Your readers should also know that these detectors are not the least expensive options builders have, as they are our patented/higher-end units that are not typically found in entry-level RVs. Perhaps the author was referring to the savings that comes with only having one unit to inventory and/or install. But the cheapest way to go for an RV manufacturer is buying two different imported alarms, with one being for CO and another for LP.
With regard to the opining about mounting height for CO alarms, the fact is that CO is only slightly lighter than air. There are no laws or standards that require CO alarms to be installed at waist high or higher. In fact, NFPA-720 Section A.188.8.131.52 states: “The location for effective performance is not generally dependent on mounting height. The density of carbon monoxide is similar to that of air at room temperature, and carbon monoxide generally mixes readily with air.”
The bottom line is our dual CO/LP alarms perform as well as separate CO and LP gas detectors. We do, however, recommend owners check the date codes on all gas alarms and replace any that are over 5 years old as part of normal maintenance. CO and LP detectors must now have an “End of Life” signal that will sound when the unit reaches the end of its useful life or, in our case, after 5 years of use.
We appreciate that Family Motor Coaching magazine promptly removed the paragraph from the online version of the article when we brought this information to their attention.
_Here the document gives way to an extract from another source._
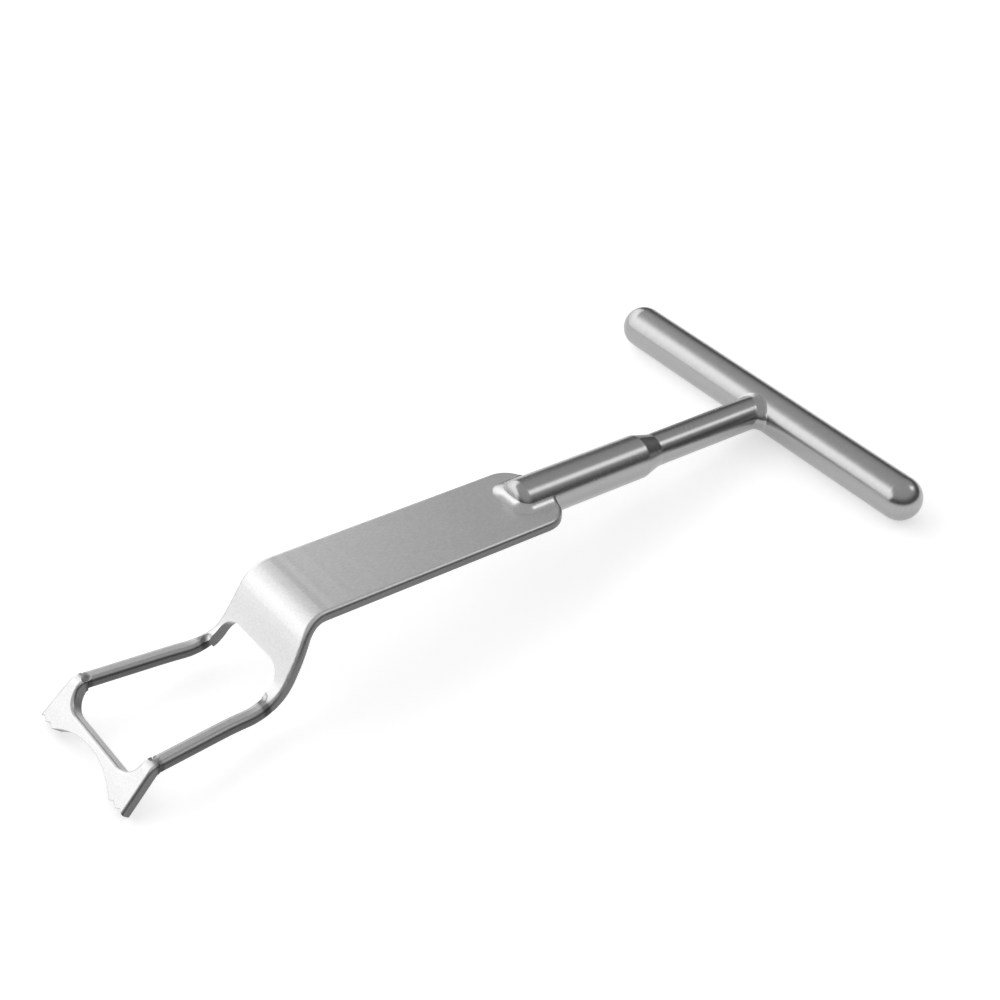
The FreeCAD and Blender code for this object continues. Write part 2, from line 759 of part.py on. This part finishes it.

Jeff Wisniewski, President
Mti Industries Inc., C7737
What Is That Carousel Critter?
I have been a member and reader for many years. Maybe I have been retired too long, because this is really nit-picking. In your December 2012 issue, page 74, “The John And Mable Ringling Museum Of Art” article, a carousel wood carving is identified as a horse. Instead, it has to be a moose, camel, or other cloven-hoofed animal. A horse does not have a split hoof. All that aside, I did enjoy Anna Lee Braunstein’s article.